Przeczytane:2023-05-11, Ocena: 6, Przeczytałam,
W książce "Znak czarnego orła" Macieja Brzezińskiego przenosimy się do XVI - wiecznego Poznania. Tutaj poznajemy ludzi mieszkających w tym mieście, ich życie codzienne, ale i nie tylko. Najbardziej poznajemy życie Rafała Kotwicza, który jest szlachcicem oraz pracuje jako instygator starościński. Instygator czyli dzisiejszy detektyw, śledczy i prokurator w jednym :) Nasz bohater ma dopiero 28 lat, a sprawuje tak ważne stanowisko. I stara się ze swoich obowiązków wzorowo wywiązywać. Dodatkowo w mieście dochodzi do różnych sporów o władzę ale także religijnych. Nagle ginie pewien kupiec i Rafał próbuje rozwikłać tę sprawę. Niby znalazł mordercę, a jednak coś ciągle mu nie dawało spokoju. Kiedy okazuje się, że przez Poznań ma przejechać orszak z królem Henrykiem Walezym, dowiaduje się, że nawet królowi grozi niebezpieczeństwo. Czy uda mu się rozwikłać sprawę morderstwa oraz uchronić króla przed śmiercią? Kto tutaj będzie tym złym? Kto kogo zdradzi? Kto komu zaufa? W kim tak naprawdę Rafał znajdzie przyjaciół? I czy sam nie przypłaci tego wszystkiego życiem? No i jaką rolę odegra tutaj Bractwo Czarnego Orła?
Wspomniałam już w poprzednim wpisie, że Wydawnictwo WasPos wydaje świetne książki. I to jest kolejny przykład, że to wydawnictwo nie boi się wydać nawet książek historycznych! W końcu przenosimy się do 1753 roku! Już samo słownictwo, zwroty czytane przez nas w tej książce są inne, takie staromodne, ale to nie przeszkadza w czytaniu i zrozumieniu treści. Wszystko dlatego, żebyśmy poczuli się naprawdę jak w XVI wieku.
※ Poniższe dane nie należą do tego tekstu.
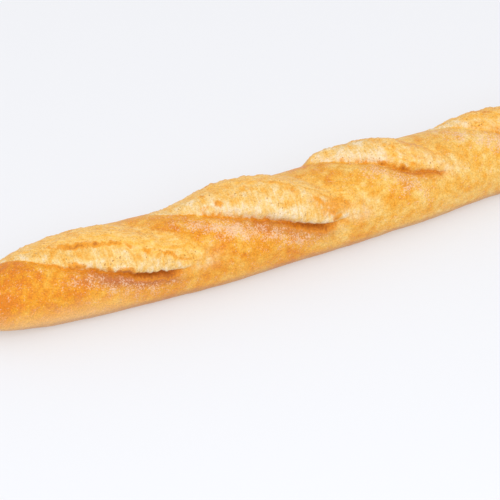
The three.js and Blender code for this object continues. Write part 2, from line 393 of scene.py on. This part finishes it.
def add(kind, *plugs, out=0, **settings):
    """A node of this kind with its inputs filled in order; gives back one of its outputs."""
    node = tree.nodes.new("ShaderNode" + kind)
    for name, value in settings.items():
        setattr(node, name, value)
    plug_in(plugs, [i for i in node.inputs if i.enabled])
    return [o for o in node.outputs if o.enabled][out]


def mask_of(name):
    return add("Attribute", attribute_name=name, out=2)


def speckle(size, detail=3.0):
    """Noise from 0 to 1 whose lumps are about this size."""
    return add("TexNoise", object_place, 1 / (size * MM), detail, 0.6)


def calc(operation, *plugs):
    return add("Math", *plugs, operation=operation)


def stray(value, share):
    """Noise with its middle moved from 0.5 to 0, and as strong as this share."""
    return calc("MULTIPLY", calc("SUBTRACT", value, 0.5), share)


def mixture(*parts):
    """Noises that each stray by their own share, added up round 0.5."""
    total = 0.5
    for value, share in parts:
        total = calc("ADD", total, stray(value, share))
    return total


def held(value, low, high):
    return calc("MAXIMUM", calc("MINIMUM", value, high), low)


def between(value, low, high):
    """0 below low, 1 above high, smooth between."""
    return add("MapRange", value, low, high, 0.0, 1.0, interpolation_type="SMOOTHSTEP")


def ramp(value, *stops):
    node = tree.nodes.new("ShaderNodeValToRGB")
    elements = node.color_ramp.elements
    while len(elements) < len(stops):
        elements.new(0.5)
    for element, (position, colour) in zip(elements, stops):
        element.position = position
        element.color = colour
    tree.links.new(value, node.inputs[0])
    return node.outputs[0]


def blend(share, under, over):
    node = tree.nodes.new("ShaderNodeMix")
    node.data_type = "RGBA"
    plug_in((share, under, over), (node.inputs["Factor"], node.inputs[6], node.inputs[7]))
    return node.outputs[2]


def coat(under, mask, strength, colour):
    """The skin under it, coated as strongly as this where the mask is 1."""
    return blend(calc("MULTIPLY", mask, strength), under, colour)


object_place = add("TexCoord", out=3)
place_x, place_z = (add("SeparateXYZ", object_place, out=k) for k in (0, 2))

# baked crust, mottled at three sizes, deeper towards the -X end and at the tips, paler low on the sides
# with painted bounce light
mottle = speckle(5.5)
freckle = speckle(1.5, 2.0)
tone = mixture((speckle(22, 2.0), 1.1), (mottle, 0.9), (freckle, 0.5))
tone = calc("ADD", tone, calc("MULTIPLY", held(place_x, -0.225, 0.07), 1.3))
tip = between(calc("ABSOLUTE", place_x), TIP_STARTS, LENGTH / 2 * MM)
tone = calc("SUBTRACT", tone, calc("MULTIPLY", tip, 0.08))
skin = ramp(
    tone,
    (0.0, paint(234, 134, 10)),
    (0.28, paint(245, 160, 26)),
    (0.5, paint(250, 180, 62)),
    (0.75, paint(255, 203, 104)),
    (1.0, paint(258, 223, 152)),
)
# painted light: the lower sides are made paler as if lit from below by the pale table, most at the -X
# end
ragged_height = calc("ADD", place_z, calc("MULTIPLY", mottle, 0.016))
low = calc("SUBTRACT", 1.0, between(ragged_height, 0.013, BOUNCE_LIGHT_BELOW))
bounce_light_share = calc("ADD", calc("MULTIPLY", between(place_x, -0.15, -0.22), 0.78), 0.12)
skin = coat(skin, low, bounce_light_share, paint(255, 204, 132))

# the underside and its rim, browned flat on the tray, with painted contact shade up the rim
ragged_sole = calc("ADD", place_z, stray(mottle, 0.004))
sole_and_contact_shade = between(ragged_sole, BROWNED_AND_SHADED_RIM_BELOW, 0.0070)
skin = coat(skin, sole_and_contact_shade, 0.5, paint(198, 138, 100))

# flour from the proving cloth, a thin dust in flecks that lies thickest in front of the near lips
# painted shade: the crust below each near lip is darkened where the overhanging lip shades it
skin = blend(mask_of("shade"), skin, paint(202, 116, 58))
fleck = mixture((speckle(1.0, 2.0), 1.3), (speckle(6, 2.0), 0.7))
fleck = calc("ADD", fleck, calc("MULTIPLY", mask_of("flour"), 0.23))
skin = coat(skin, between(fleck, 0.62, 0.90), 0.78, paint(252, 206, 168))

# new crust in the cuts: golden with streaks along the cut, pale and stretched near the lip
along, across = mask_of("along"), mask_of("across")
strand_place = add("CombineXYZ", along, calc("MULTIPLY", across, 0.22), 0.0)
streak_place = add("CombineXYZ", calc("MULTIPLY", along, 0.2), across, 0.0)
strands = add("TexNoise", strand_place, 1 / 1.5, 3.0, 0.6)
streaks = add("TexNoise", streak_place, 1 / 2.2, 3.0, 0.6)
gold_tone = mixture((streaks, 1.5), (mottle, 0.9), (freckle, 0.5))
gold_place = calc("ADD", held(place_x, -0.2, 0.06), 0.04)
gold_tone = calc("SUBTRACT", gold_tone, calc("MULTIPLY", gold_place, 0.6))
gold = ramp(
    gold_tone,
    (0.0, paint(248, 154, 30)),
    (0.3, paint(259, 186, 66)),
    (0.55, paint(264, 205, 98)),
    (0.85, paint(266, 222, 142)),
)
ragged_edge = stray(mottle, 0.9)
gold_share = between(calc("ADD", mask_of("gold"), ragged_edge), 0.15, 0.85)
skin = coat(skin, gold_share, 0.85, gold)
pale_tone = mixture((strands, 0.9), (speckle(8), 1.5), (mottle, 0.7), (freckle, 0.4))
pale_tone = calc("ADD", pale_tone, calc("MULTIPLY", calc("MINIMUM", place_x, 0.02), 0.9))
pale_tone = calc("ADD", pale_tone, calc("MULTIPLY", between(across, 9.0, 1.0), 0.22))
pale = ramp(
    pale_tone,
    (0.0, paint(246, 166, 48)),
    (0.3, paint(252, 194, 96)),
    (0.55, paint(254, 212, 138)),
    (0.85, paint(257, 230, 188)),
)
pale_share = between(calc("ADD", mask_of("pale"), ragged_edge), 0.2, 0.8)
pale_tip = calc("MULTIPLY", mask_of("tip"), calc("MULTIPLY", mottle, 1.2))
pale_share = calc("MAXIMUM", pale_share, pale_tip)
skin = blend(pale_share, skin, pale)

# toasted spots (painted shade along the late folds), the browned slit under each near lip with painted
# shade in it, and pin holes
toast = calc("ADD", mask_of("toast"), stray(speckle(3.2), 1.3))
skin = coat(skin, between(toast, 0.25, 0.95), 0.9, paint(247, 158, 28))
skin = coat(skin, between(toast, 1.0, 1.7), 0.8, paint(200, 114, 26))
pits = mixture((speckle(1.3, 0.0), 1.6), (speckle(9), 0.9), (gold_share, 0.2))
skin = coat(skin, between(pits, 1.04, 1.12), 0.7, paint(184, 116, 46))
ragged_slit = mixture((speckle(2.2), 0.9), (strands, 0.7))
slit = calc("ADD", mask_of("slit"), calc("SUBTRACT", ragged_slit, 0.5))
# painted shade: the slit is coloured darker than its browning alone, deepest under the lip
skin = coat(skin, between(slit, 0.15, 0.75), 0.9, paint(233, 142, 22))
skin = coat(skin, between(slit, 0.65, 1.25), 0.9, paint(190, 101, 12))

# crust crystals, a fine grain that is only lighter and darker
crystal = calc("ADD", mixture((speckle(0.9, 2.0), 0.8), (freckle, 0.3)), 0.5)
skin = add("VectorMath", skin, crystal, operation="SCALE")
tree.links.new(skin, shader.inputs["Base Color"])

tree.links.new(mixture((freckle, 0.5), (mottle, 0.4)), shader.inputs["Roughness"])
shader.inputs["Specular IOR Level"].default_value = 0.25
shader.inputs["Sheen Weight"].default_value = 0.10
shader.inputs["Sheen Roughness"].default_value = 0.45
blisters = mixture((speckle(1.1), 1.2), (speckle(3.0), 0.9), (strands, 0.5))
tree.links.new(add("Bump", 0.7, 0.0007, 0.1, blisters), shader.inputs["Normal"])
loaf.data.materials.append(crust)

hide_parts("baguette")
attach(loaf, "root")

# ---- Floor, light and camera ----
# A pale table, which glows a little so that shadows on it stay soft, under a big soft light and
# even light from all round. The camera looks down on the loaf from its near side.

bpy.ops.mesh.primitive_plane_add(size=12)
floor = bpy.context.object
floor.name = "floor"
paper = bpy.data.materials.new("pale_table")
paper.use_nodes = True
table = paper.node_tree.nodes["Principled BSDF"]
table.inputs["Base Color"].default_value = (0.40, 0.43, 0.475, 1)
table.inputs["Roughness"].default_value = 0.9
table.inputs["Emission Color"].default_value = (0.98, 0.902, 0.844, 1)
table.inputs["Emission Strength"].default_value = 0.43
floor.data.materials.append(paper)

world = bpy.data.worlds.new("studio")
bpy.context.scene.world = world
world.use_nodes = True
world.node_tree.nodes["Background"].inputs["Color"].default_value = (0.96, 0.98, 1.0, 1)
world.node_tree.nodes["Background"].inputs["Strength"].default_value = 0.98

light_data = bpy.data.lights.new("softbox", "AREA")
light_data.shape = "RECTANGLE"
light_data.size, light_data.size_y = 1.2, 1.0
light_data.energy = 10.5
softbox = bpy.data.objects.new("softbox", light_data)
bpy.context.scene.collection.objects.link(softbox)
softbox.location = (-0.4, -1.0, 1.1)
softbox.rotation_euler = (-softbox.location).to_track_quat("-Z", "Y").to_euler()

TURN, ELEVATION = math.radians(-26), math.radians(38)
DISTANCE = 1.3
LOOKED_AT = Vector((-0.0782, 0.0012, 0))
level = math.cos(ELEVATION)
back = Vector((math.sin(TURN) * level, -math.cos(TURN) * level, math.sin(ELEVATION)))
camera_data = bpy.data.cameras.new("camera")
camera_data.lens = 132.9
camera = bpy.data.objects.new("camera", camera_data)
bpy.context.scene.collection.objects.link(camera)
camera.location = LOOKED_AT + back * DISTANCE
camera.rotation_euler = (-back).to_track_quat("-Z", "Y").to_euler()
bpy.context.scene.camera = camera
bpy.context.scene.view_settings.view_transform = "Standard"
Bohaterowie są bardzo wyraziści, a opisy tak realne, że dosłownie mamy wrażenie, że przenieśliśmy się do Poznania z dawnych lat. Fikcja oraz zagadka kryminalna miesza się z wydarzeniami i osobami historycznymi. I to połączenie dało rewelacyjną historię. Osobiście lubię historię wplataną w powieści. To dodaje takiego smaczku, a jednocześnie pozwala lepiej przyswoić pewne historyczne wydarzenia czy zapamiętać pewne osoby. O ile rozróżniamy prawdę od fikcji. Wracając jednak do książki. Mamy jedyną i niepowtarzalną okazję razem z instygatorem Kotwiczem przejść poszczególne etapy w jego dochodzeniu. Wczuwamy się w rolę i śledzimy, próbujemy powiązać różne wątki, gdybamy o motywach i powodach zbrodni, ale jak trzeba to wymierzamy karę. Poznajemy różnorodność religii w tym mieście i dowiadujemy się, że nie wszystkim jest to na rękę. Są osoby, które chętnie pozbyłyby się innych, byle wyplewić inne wiary. Takie religijne machlojki w świecie nie są nam obce. Jednak tutaj jest cała intryga świetnie opisana. Poznajemy kilka obyczajów z tamtego okresu, ale i próbujemy zrozumieć zwykłą, ludzką mentalność. Jeśli lubicie takie klimaty i poza historią chcecie, aby porwała Was akcja związana z dochodzeniami Rafała, to musicie sięgnąć po tę książkę.